## Instructions for the task
Say how many lines in the records include the string "from", adding no other words.

## Data listing
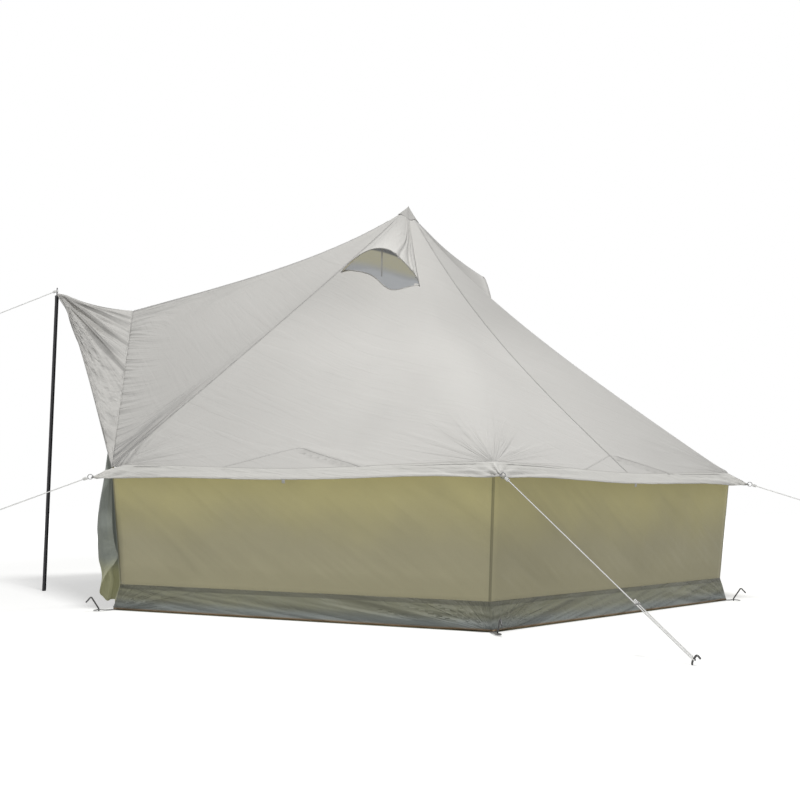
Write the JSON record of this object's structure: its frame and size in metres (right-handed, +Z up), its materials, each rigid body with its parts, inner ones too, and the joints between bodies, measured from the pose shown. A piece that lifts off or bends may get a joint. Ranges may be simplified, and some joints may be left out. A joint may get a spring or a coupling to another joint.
{
  "type": "bell tent",
  "caption": "Hexagonal canvas bell tent on a centre pole, with a pole-held awning over its open doorway, hooded roof vents, mud skirt, groundsheet, pegs and guy ropes.",
  "frame": {"origin": "on the ground under the centre pole, at the middle of the groundsheet's underside", "axes": "+Z up; -Y out of the doorway, towards the awning pole; +X from the centre to a corner of the hexagon"},
  "size_m": [5.2736, 5.3992, 2.7697],
  "materials": {
    "roof_canvas": "off-white cotton canvas, plain weave",
    "wall_canvas": "off-white canvas, darker and greener where light comes through it",
    "strip_canvas": "doubled off-white canvas",
    "coated_cloth": "grey coated cloth, slight sheen",
    "netting": "fine insect netting",
    "black_tube": "black painted steel tube",
    "steel": "bare steel",
    "rope": "white braided rope",
    "white_plastic": "white moulded plastic"
  },
  "bodies": {
    "tent": {"groundsheet": "coated_cloth", "mud_skirt_front": "coated_cloth", "mud_skirt_right": "coated_cloth", "mud_skirt_back": "coated_cloth", "mud_skirt_left_rear": "coated_cloth", "mud_skirt_left_front": "coated_cloth", "door_sill": "coated_cloth", "wall_front": "wall_canvas", "wall_right": "wall_canvas", "wall_back": "wall_canvas", "wall_left_rear": "wall_canvas", "wall_left_front": "wall_canvas", "roof_panel_front": "roof_canvas", "roof_panel_right": "roof_canvas", "roof_panel_back": "roof_canvas", "roof_panel_left_rear": "roof_canvas", "roof_panel_left_front": "roof_canvas", "roof_panel_door_right": "roof_canvas", "roof_panel_door_left": "roof_canvas", "awning_flank_right": "roof_canvas", "awning_flank_left": "roof_canvas", "apex_cap": "roof_canvas", "eave_strip": "strip_canvas", "vent_hood_1": "roof_canvas", "vent_hood_2": "roof_canvas", "vent_hood_3": "roof_canvas", "vent_mesh_1": "netting", "vent_mesh_2": "netting", "vent_mesh_3": "netting", "door_leaf_right": "wall_canvas", "door_leaf_left": "wall_canvas", "centre_pole_lower": "steel", "centre_pole_upper": "steel", "awning_pole_lower": "black_tube", "awning_pole_upper": "black_tube", "guy_ring_near": "steel", "guy_ring_right": "steel", "guy_ring_back_right": "steel", "guy_ring_back_left": "steel", "guy_ring_door_left": "steel", "guy_ring_left": "steel", "guy_rope_near": "rope", "guy_rope_right": "rope", "guy_rope_left": "rope", "guy_rope_awning": "rope", "guy_peg_near": "steel", "base_peg_near": "steel", "base_peg_right": "steel", "base_peg_back_right": "steel", "base_peg_back_left": "steel", "base_peg_door_left": "steel", "base_peg_left": "steel"},
    "slider": {"door_zip_slider": "steel"},
    "prop_front": {"vent_prop_1": "white_plastic"},
    "prop_back": {"vent_prop_2": "white_plastic"},
    "prop_left": {"vent_prop_3": "white_plastic"},
    "near_tensioner": {"tensioner_near": "white_plastic"},
    "right_tensioner": {"tensioner_right": "white_plastic"},
    "left_tensioner": {"tensioner_left": "white_plastic"},
    "awning_tensioner": {"tensioner_awning": "white_plastic"}
  },
  "joints": [
    {"name": "door_zip", "type": "slide", "parent": "tent", "child": "slider", "axis": [-1, 0, 0], "range_m": [0, 1.55]},
    {"name": "vent_prop_fold_front", "type": "hinge", "parent": "tent", "child": "prop_front", "pos_m": [0.46762, -0.26998, 2.0981], "axis": [-0.5, -0.866, 0], "range_deg": [0, 36], "deforming": ["vent_hood_1"]},
    {"name": "vent_prop_fold_back", "type": "hinge", "parent": "tent", "child": "prop_back", "pos_m": [0, 0.53997, 2.03285], "axis": [1, 0, 0], "range_deg": [0, 36], "deforming": ["vent_hood_2"]},
    {"name": "vent_prop_fold_left", "type": "hinge", "parent": "tent", "child": "prop_left", "pos_m": [-0.46762, -0.26998, 2.0981], "axis": [-0.5, 0.866, 0], "range_deg": [0, 36], "deforming": ["vent_hood_3"]},
    {"name": "tension_near", "type": "slide", "parent": "tent", "child": "near_tensioner", "axis": [-0.6368, -0.4537, 0.6235], "range_m": [-0.05, 0.15]},
    {"name": "tension_right", "type": "slide", "parent": "tent", "child": "right_tensioner", "axis": [-0.4734, -0.8199, 0.3219], "range_m": [-0.05, 0.15]},
    {"name": "tension_left", "type": "slide", "parent": "tent", "child": "left_tensioner", "axis": [-0.1607, 0.9112, 0.3793], "range_m": [-0.05, 0.15]},
    {"name": "tension_awning", "type": "slide", "parent": "tent", "child": "awning_tensioner", "axis": [0, 0.898, 0.44], "range_m": [-0.05, 0.15]}
  ]
}
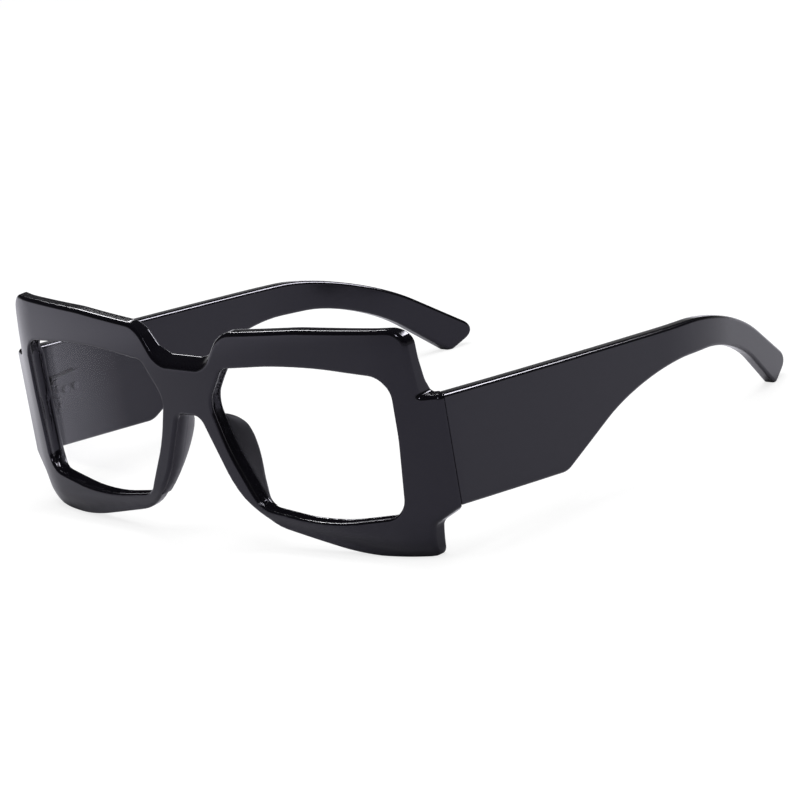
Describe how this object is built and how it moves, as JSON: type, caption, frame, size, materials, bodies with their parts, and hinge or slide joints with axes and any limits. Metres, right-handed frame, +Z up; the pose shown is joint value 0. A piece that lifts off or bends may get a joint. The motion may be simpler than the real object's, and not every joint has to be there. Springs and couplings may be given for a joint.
{
  "type": "reading glasses",
  "caption": "Oversized rectangular reading glasses with a thick glossy black front, clear lenses and broad folding temples.",
  "frame": {"origin": "middle of the box around the open glasses, on the surface that they stand on", "axes": "+X to the wearer's left, +Y from the front to the temple tips, +Z up, with the temples open"},
  "size_m": [0.1498, 0.1598, 0.0574],
  "materials": {
    "black_plastic": "polished",
    "black_pad_plastic": "satin",
    "clear_lens": "clear, polished",
    "hinge_black_steel": "black plated",
    "screw_black_steel": "turned, black plated"
  },
  "bodies": {
    "front": {"front_frame": "black_plastic", "lens_left": "clear_lens", "nose_pad_left": "black_pad_plastic", "hinge_front_leaf_left": "hinge_black_steel", "hinge_screw_left": "screw_black_steel", "front_leaf_screw_left_1": "screw_black_steel", "front_leaf_screw_left_2": "screw_black_steel", "lens_right": "clear_lens", "nose_pad_right": "black_pad_plastic", "hinge_front_leaf_right": "hinge_black_steel", "hinge_screw_right": "screw_black_steel", "front_leaf_screw_right_1": "screw_black_steel", "front_leaf_screw_right_2": "screw_black_steel"},
    "temple_left": {"temple_left": "black_plastic", "hinge_temple_leaf_left": "hinge_black_steel", "temple_leaf_screw_left_1": "screw_black_steel", "temple_leaf_screw_left_2": "screw_black_steel"},
    "temple_right": {"temple_right": "black_plastic", "hinge_temple_leaf_right": "hinge_black_steel", "temple_leaf_screw_right_1": "screw_black_steel", "temple_leaf_screw_right_2": "screw_black_steel"}
  },
  "joints": [
    {"name": "temple_left_fold", "type": "hinge", "parent": "front", "child": "temple_left", "pos_m": [0.0686, -0.06217, 0.02702], "axis": [0, -0.0257, 0.9997], "range_deg": [0, 85.4]},
    {"name": "temple_right_fold", "type": "hinge", "parent": "front", "child": "temple_right", "pos_m": [-0.0686, -0.06217, 0.02702], "axis": [0, 0.0257, -0.9997], "range_deg": [0, 75]}
  ]
}
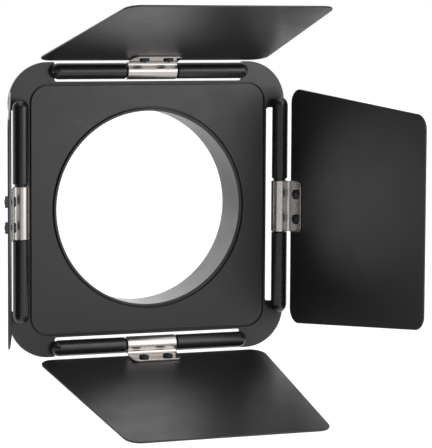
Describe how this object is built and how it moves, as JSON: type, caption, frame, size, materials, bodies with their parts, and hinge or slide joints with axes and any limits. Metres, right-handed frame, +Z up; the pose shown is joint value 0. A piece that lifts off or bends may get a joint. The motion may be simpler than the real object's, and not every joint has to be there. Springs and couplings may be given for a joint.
{
  "type": "barndoor light modifier",
  "caption": "Square black lamp barndoor: a plate with a round bore and rear collar, and trapezoidal leaves that swing on round hinge bars.",
  "frame": {"origin": "centre of the collar's rear mouth, where the lamp's barrel enters", "axes": "+Z up, +Y towards the lamp along the collar, -Y along the light, +X to the right seen from in front of the lamp's user, looking along +Y"},
  "size_m": [0.1804, 0.1259, 0.1762],
  "materials": {
    "satin_black": "fine satin black powder coat",
    "leaf_black": "matt black powder coat on thin sheet",
    "bar_black": "semi-gloss black paint",
    "nickel": "bright nickel-plated spring steel",
    "dark_zinc": "black zinc-plated fasteners"
  },
  "bodies": {
    "plate_and_collar": {"frame_plate": "satin_black", "front_panel": "satin_black", "collar_tube": "satin_black", "collar_rivet_1": "dark_zinc", "collar_rivet_2": "dark_zinc", "collar_rivet_3": "dark_zinc", "collar_rivet_4": "dark_zinc", "hinge_bar_top": "bar_black", "hinge_bar_right": "bar_black", "hinge_bar_bottom": "bar_black", "hinge_bar_left": "bar_black", "bar_screw_right_1": "dark_zinc", "bar_screw_right_2": "dark_zinc", "bar_screw_left_1": "dark_zinc", "bar_screw_left_2": "dark_zinc"},
    "leaf_assembly_top": {"hinge_clip_top": "nickel", "leaf_top": "leaf_black", "clamp_screw_top_1": "dark_zinc", "clamp_screw_top_2": "dark_zinc", "clamp_nut_top_1": "dark_zinc", "clamp_nut_top_2": "dark_zinc"},
    "leaf_assembly_right": {"hinge_clip_right": "nickel", "leaf_right": "leaf_black", "clamp_screw_right_1": "dark_zinc", "clamp_screw_right_2": "dark_zinc", "clamp_nut_right_1": "dark_zinc", "clamp_nut_right_2": "dark_zinc"},
    "leaf_assembly_bottom": {"hinge_clip_bottom": "nickel", "leaf_bottom": "leaf_black", "clamp_screw_bottom_1": "dark_zinc", "clamp_screw_bottom_2": "dark_zinc", "clamp_nut_bottom_1": "dark_zinc", "clamp_nut_bottom_2": "dark_zinc"},
    "leaf_assembly_left": {"hinge_clip_left": "nickel", "leaf_left": "leaf_black", "clamp_screw_left_1": "dark_zinc", "clamp_screw_left_2": "dark_zinc", "clamp_nut_left_1": "dark_zinc", "clamp_nut_left_2": "dark_zinc"}
  },
  "joints": [
    {"name": "hinge_top", "type": "hinge", "parent": "plate_and_collar", "child": "leaf_assembly_top", "pos_m": [0, -0.0218, 0.061], "axis": [-1, 0, 0], "range_deg": [-105.7, 59.3]},
    {"name": "hinge_right", "type": "hinge", "parent": "plate_and_collar", "child": "leaf_assembly_right", "pos_m": [0.061, -0.0254, 0], "axis": [0, 0, 1], "range_deg": [-98.1, 78.4]},
    {"name": "hinge_bottom", "type": "hinge", "parent": "plate_and_collar", "child": "leaf_assembly_bottom", "pos_m": [0, -0.0218, -0.061], "axis": [1, 0, 0], "range_deg": [-100.9, 61.6]},
    {"name": "hinge_left", "type": "hinge", "parent": "plate_and_collar", "child": "leaf_assembly_left", "pos_m": [-0.061, -0.0254, 0], "axis": [0, 0, -1], "range_deg": [-90.6, 72]}
  ]
}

## Solution for this exercise
4